I don’t like Memorial Day.
Don’t get me wrong, I respect it. I think we need it, but I still hate it. I even wish on some level that we didn’t need such a day in our holiday schedule, but we do and so we have it.
You see, the reason I don’t like Memorial Day is because I feel it’s impossible to like a day that remembers the fallen, those who gave the ultimate sacrifice for our nation. It’s too solemn for me to “like.”
Days like this are especially poignant at this point in history.
You see, when I served, we’d enjoyed decades of relative peace. I enlisted shortly after the Gulf War, an engagement that added remarkably few to the roles of the dead. While there were things going on during my time–Somalia and Bosnia, to be specific–I was never called upon to go to those places. The same is true of many of the people who served around that same time in all branches of service.
I got out of the Navy in 1996. It was just five years later when everything changed.
From the moment the first plane hit the World Trade Center, war was inevitable. You don’t get to kill more than 3,000 civilians on American soil and punch our military in the mouth without some repercussions falling down on someone. Turning the other cheek may have its place, but you can’t do it after something like that.
So, we went to war.
The generation of men and women who came after me went to war.
Far too many never came home.
For me, I don’t like Memorial Day. I think of all those who never came home, most of whom I had no connection to whatsoever. I think of my children who may be called to serve and make that same sacrifice. It’s necessary, but never easy.

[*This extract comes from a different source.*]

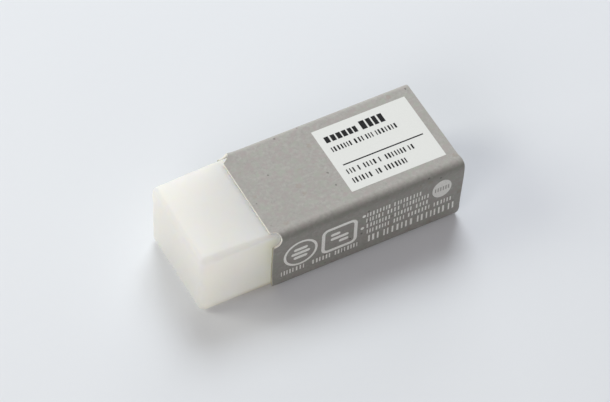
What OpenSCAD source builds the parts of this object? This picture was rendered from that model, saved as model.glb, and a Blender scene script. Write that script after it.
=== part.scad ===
// Block eraser in a folded card sleeve.
// Millimetres. X runs along the length, with the bare end of the block at -X and the
// printed narrow side of the sleeve at -Y. The origin is under the middle, on the table.

/* [Sleeve] */
// Width across the outside of the sleeve
sleeve_w = 17.5; // [14:0.1:24]
// Height over the outside of the sleeve
sleeve_h = 12.2; // [9:0.1:16]
// Length of the sleeve from its mouth to its back end
sleeve_l = 31.6; // [20:0.1:45]
// Thickness of the card
card_t = 0.34; // [0.25:0.01:0.5]
// Outside radius of each fold
fold_r = 1.1; // [0.9:0.05:1.6]

/* [Glued seam] */
// Height of the glue flap, above the fold that it stands on
flap_h = 6.8; // [3:0.1:7.4]
// Length that each slanted end of the glue flap takes off its top edge
flap_taper = 1.6; // [0:0.1:3]
// Height above the table of the outer panel's free edge
free_edge_z = 0.5; // [0.3:0.05:1]

/* [Die-cut notches] */
// Width of each notch, round its fold: far top, near top, near bottom, far bottom
notch_w = [2.0, 2.6, 2.6, 2.6]; // [1.8:0.1:3.4]
// Depth of each notch from the mouth, in the same order
notch_depth = [1.2, 1.6, 1.6, 1.6]; // [0.8:0.1:2.6]
// Distance of each notch past its fold, in the same order
notch_shift = [0.3, 0.8, 0.9, 0.3]; // [-0.9:0.05:0.9]

/* [Block] */
// Length of the block
block_l = 42.9; // [36:0.1:60]
// Length of the block that stands out of the sleeve's mouth
block_out = 11.4; // [3:0.1:18]
// Radius of the block's worn edges and corners
block_edge_r = 1.05; // [0.6:0.05:2]
// Clearance between the block and the card on each side
fit_gap = 0.06; // [0.03:0.01:0.15]

/* [Hidden] */

// How far a cutter runs past the surface that it leaves
overcut = 0.3;
// Stations along the outline of a notch
notch_steps = 20;
$fn = 64;

overall_l = max(block_out + sleeve_l, block_l);
block_x = -overall_l / 2;
mouth_x = block_x + block_out;
back_x = mouth_x + sleeve_l;

// The glue flap lies inside the far panel, so the block has two layers of card there
inside_near_y = -sleeve_w / 2 + card_t;
inside_far_y = sleeve_w / 2 - 2 * card_t;
block_w = inside_far_y - inside_near_y - 2 * fit_gap;
block_h = sleeve_h - 2 * card_t - 2 * fit_gap;
// The edges are never tighter than the inside of the folds that they slide past
edge_r = max(block_edge_r, fold_r - card_t);

// Middle surface of the card in a fold, and the half of its quarter turn
mid_r = fold_r - card_t / 2;
half_arc = mid_r * PI / 4;

// Each fold: its centre in Y and Z, the direction in which its quarter turn starts,
// and the layers of card there. The glue flap's fold lies inside the outer panel.
far_top = [sleeve_w / 2 - fold_r, sleeve_h - fold_r, 0, 1];
near_top = [-sleeve_w / 2 + fold_r, sleeve_h - fold_r, 90, 1];
near_bottom = [-sleeve_w / 2 + fold_r, fold_r, 180, 1];
far_bottom = [sleeve_w / 2 - card_t - fold_r, fold_r, 270, 2];
FOLDS = [far_top, near_top, near_bottom, far_bottom];

// Box whose edges and corners are all rounded to the same radius
module soft_box(size, r) {
    inner = [size.x - 2 * r, size.y - 2 * r, size.z - 2 * r];
    cube([size.x, inner.y, inner.z], center = true);
    cube([inner.x, size.y, inner.z], center = true);
    cube([inner.x, inner.y, size.z], center = true);
    for (y = [-1, 1], z = [-1, 1])
        translate([0, y * inner.y / 2, z * inner.z / 2])
            rotate([0, 90, 0])
                cylinder(r = r, h = inner.x, center = true);
    for (x = [-1, 1], z = [-1, 1])
        translate([x * inner.x / 2, 0, z * inner.z / 2])
            rotate([90, 0, 0])
                cylinder(r = r, h = inner.y, center = true);
    for (x = [-1, 1], y = [-1, 1])
        translate([x * inner.x / 2, y * inner.y / 2, 0])
            cylinder(r = r, h = inner.z, center = true);
    for (x = [-1, 1], y = [-1, 1], z = [-1, 1])
        translate([x * inner.x / 2, y * inner.y / 2, z * inner.z / 2])
            sphere(r = r);
}

// Runs an outline drawn in Y and Z along X, from one place to another
module along_x(from, to) {
    translate([from, 0, 0])
        rotate([90, 0, 90])
            linear_extrude(to - from)
                children();
}

// Section of one fold: a quarter ring of card
module fold_section(fold) {
    translate([fold[0], fold[1]])
        rotate(fold[2])
            intersection() {
                difference() {
                    circle(fold_r);
                    circle(fold_r - card_t);
                }
                square(2 * fold_r);
            }
}

// Section of the wrap: far, top, near and bottom panels with their folds
module wrap_section() {
    straight_z = sleeve_h - 2 * fold_r;
    translate([sleeve_w / 2 - card_t, free_edge_z])
        square([card_t, sleeve_h - fold_r - free_edge_z]);
    translate([near_top[0], sleeve_h - card_t])
        square([far_top[0] - near_top[0], card_t]);
    translate([-sleeve_w / 2, fold_r])
        square([card_t, straight_z]);
    translate([near_bottom[0], 0])
        square([far_bottom[0] - near_bottom[0], card_t]);
    for (fold = FOLDS)
        fold_section(fold);
}

// Glue flap: stands on the far bottom fold, against the inside of the far panel
module glue_flap() {
    translate([0, sleeve_w / 2 - card_t, fold_r])
        rotate([90, 0, 0])
            linear_extrude(card_t)
                polygon([
                    [mouth_x, 0],
                    [back_x, 0],
                    [back_x - flap_taper, flap_h],
                    [mouth_x + flap_taper, flap_h]
                ]);
}

// Point of the bent sheet. s runs round the sleeve from the middle of the fold,
// and n outwards from the card's middle surface.
function bent(fold, s, n, x) =
    let (
        past = max(abs(s) - half_arc, 0) * sign(s),
        turn = fold[2] + 45 + (s - past) / half_arc * 45,
        reach = mid_r + n
    )
    [
        x,
        fold[0] + reach * cos(turn) - past * sin(turn),
        fold[1] + reach * sin(turn) + past * cos(turn)
    ];

// A round-ended notch that was cut in the flat sheet across a fold line and bent with it,
// as the solid that it takes out of every layer of card there
module bent_notch(fold, width, depth, shift) {
    inner = -card_t / 2 - overcut;
    outer = inner + fold[3] * card_t + 2 * overcut;
    round_depth = min(width / 2, depth);
    outline = [for (i = [0 : notch_steps])
        let (a = 180 * i / notch_steps)
        [shift - width / 2 * cos(a), depth - round_depth * (1 - sin(a))]];
    points = [for (p = outline) each [
        bent(fold, p[0], inner, mouth_x - overcut),
        bent(fold, p[0], outer, mouth_x - overcut),
        bent(fold, p[0], outer, mouth_x + p[1]),
        bent(fold, p[0], inner, mouth_x + p[1])
    ]];
    last = 4 * notch_steps;
    sides = [for (i = [0 : notch_steps - 1], k = [0 : 3])
        let (a = 4 * i + k, b = 4 * i + (k + 1) % 4)
        each [[a, b + 4, a + 4], [a, b, b + 4]]];
    ends = [
        [0, 2, 1], [0, 3, 2],
        [last, last + 1, last + 2], [last, last + 2, last + 3]
    ];
    polyhedron(points = points, faces = concat(sides, ends));
}

module eraser_block() {
    color("ivory")
        translate([
            block_x + block_l / 2,
            (inside_near_y + inside_far_y) / 2,
            sleeve_h / 2
        ])
            soft_box([block_l, block_w, block_h], edge_r);
}

module card_sleeve() {
    color("darkgray")
        difference() {
            union() {
                along_x(mouth_x, back_x)
                    wrap_section();
                glue_flap();
            }
            for (i = [0 : len(FOLDS) - 1])
                bent_notch(FOLDS[i], notch_w[i], notch_depth[i], notch_shift[i]);
        }
}

eraser_block();
card_sleeve();
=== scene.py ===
import math
import random

import bmesh
import bpy
from mathutils import Matrix, Vector, noise


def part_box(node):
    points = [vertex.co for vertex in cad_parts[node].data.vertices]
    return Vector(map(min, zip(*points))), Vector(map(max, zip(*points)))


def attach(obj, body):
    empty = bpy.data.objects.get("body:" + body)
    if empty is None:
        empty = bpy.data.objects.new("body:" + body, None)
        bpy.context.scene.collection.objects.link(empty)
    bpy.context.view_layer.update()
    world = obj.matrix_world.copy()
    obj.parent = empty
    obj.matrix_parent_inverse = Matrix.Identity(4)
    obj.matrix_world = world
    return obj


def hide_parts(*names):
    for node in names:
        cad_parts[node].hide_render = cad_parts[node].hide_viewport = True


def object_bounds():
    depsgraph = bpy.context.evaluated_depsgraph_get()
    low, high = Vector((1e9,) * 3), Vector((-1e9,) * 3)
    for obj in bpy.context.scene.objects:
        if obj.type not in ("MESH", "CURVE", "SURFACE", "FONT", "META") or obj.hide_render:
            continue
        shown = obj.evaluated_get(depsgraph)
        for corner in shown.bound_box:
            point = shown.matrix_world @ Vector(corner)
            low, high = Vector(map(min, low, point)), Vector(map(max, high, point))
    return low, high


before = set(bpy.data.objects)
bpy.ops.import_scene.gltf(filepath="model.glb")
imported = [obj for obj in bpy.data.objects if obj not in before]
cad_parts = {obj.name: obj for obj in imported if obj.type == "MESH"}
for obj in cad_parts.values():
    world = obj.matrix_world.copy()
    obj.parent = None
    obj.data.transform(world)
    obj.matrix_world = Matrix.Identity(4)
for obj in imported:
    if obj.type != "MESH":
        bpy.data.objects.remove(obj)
cad_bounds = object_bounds()

# Lengths in this script are millimetres, and become metres where a mesh, lamp or camera is made.
MM = 0.001

# ---------------------------------------------------------------- sizes from the CAD frame

sleeve_low, sleeve_high = (Vector(corner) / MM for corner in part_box("card_sleeve"))
block_low, block_high = (Vector(corner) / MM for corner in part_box("eraser_block"))
mouth_x, back_x = sleeve_low.x, sleeve_high.x
half_width, height = sleeve_high.y, sleeve_high.z
object_centre = (Vector(cad_bounds[0]) + Vector(cad_bounds[1])) / 2 / MM

# ---------------------------------------------------------------- the card

CARD = 0.34                 # thickness
FOLD_R = 1.1                # outside radius of a fold
FREE_EDGE_Z = 0.5           # lower edge of the outer far panel
FLAP_HEIGHT = 6.8           # glue flap, inside the far panel
FLAP_TAPER = 1.6            # taken off the flap's top edge by each slanted end
LAP_GAP = 0.02              # between the flap and the panel glued over it
RIM = 0.07                  # rounding of the cut edges
# Notches at the mouth: how far past its fold, half width, depth, how far its tip leans towards
# the panel before, and how pointed it is
NOTCHES = (
    (0.25, 1.25, 1.4, 0.35, 1.5),       # far top
    (0.9, 1.3, 1.43, 0.0, 0.75),        # near top
    (0.9, 1.3, 1.6, 0.0, 0.75),         # near bottom
    (0.3, 1.3, 1.6, 0.0, 0.75),         # far bottom
)
LAP_NOTCH = (0.0, 1.47, 1.6, 0.0, 0.75)         # the far bottom one's part in the outer far panel
PANEL_BULGE = 0.025         # how far a panel's middle stands proud, give or take half
BULGE_WAVE = 9              # over what length that changes
CREASE = 0.08               # how far the near folds are pressed out past round ones
FOLD_REACH = 0.45           # how far a fold's crease, and its wear with a painted highlight, reach from its middle
END_REACH = 0.5             # how far the painted shade on the narrow panels' cut edges reaches from the mouth and the back end
NEAR_LEAN = (0.42, 0.2)     # how far out the near panel's top leans, at the mouth and at the back
# Where the card's painted shade starts to change, from the middle of each fold, and over what length
PAINTED_SHADE_STARTS = (-0.3, 0.1, -0.1, 0.0)
PAINTED_SHADE_RUN = 0.4
# The painted shade line under the near top fold: where it is, from there down, and its reach up and down
PAINTED_SHADE_LINE = (-0.15, 0.35, 0.8)
CARD_STEP = 0.45            # spacing of the mesh on the flat panels
END_ROWS = (0.0, 0.1, 0.4, 0.8)         # its first rows, from each end of the sleeve
FOLD_STEPS = 10             # columns of the mesh round a fold
NOTCH_STEPS = 20            # columns across a notch
COLUMN_GAP = 0.004          # the least between two columns

mid_r = FOLD_R - CARD / 2
arc = mid_r * math.pi / 2
FAR, TOP, NEAR, BOTTOM, FLAP = range(5)
panel_lengths = (
    height - FOLD_R - FREE_EDGE_Z,
    2 * (half_width - FOLD_R),
    height - 2 * FOLD_R,
    2 * (half_width - FOLD_R) - CARD - LAP_GAP,
    FLAP_HEIGHT,
)
panel_starts = [sum(panel_lengths[:i]) + arc * i for i in range(5)]
panel_ends = [start + length for start, length in zip(panel_starts, panel_lengths)]
fold_middles = [end + arc / 2 for end in panel_ends[:FLAP]]
sheet_end = panel_ends[FLAP]

# Where the card is pulled open at the mouth: places round the sleeve, reach there, how far, and
# how far in from the mouth
FLARES = ((fold_middles[FAR], 1.0, 0.32, 1.6), (panel_ends[NEAR] - 0.3, 0.8, 0.12, 2.2))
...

As someone who served during peacetime, I feel very odd about my veteran status. Far too many who came after me saw more time in combat than I could imagine while the closest thing to a warzone I saw was downtown Chicago. I mean, close, but not really.
Invariably, someone will thank me for my service on a day like today, and I invariably shudder inside. Sure, I served, but so what? This day isn’t for me and people like me, nor is it for the people who came home from all those wars.
No, it’s for the tens of thousands of American men and women who never did.
We, as a nation, owe them far more than we can ever repay. We owe it to them to hold onto our freedoms, the freedoms they fought and died for. We owe it to them to support and defend the Constitution of the United States of America against all enemies, foreign and domestic. And yes, that means we fight political fights for things like gun rights and free speech because we owe it to them to defend those rights with every fiber of our being.
They fought and died to keep our nation free from foreign powers who sought to infringe on our national interests. The very least we can do is keep it a nation worth defending.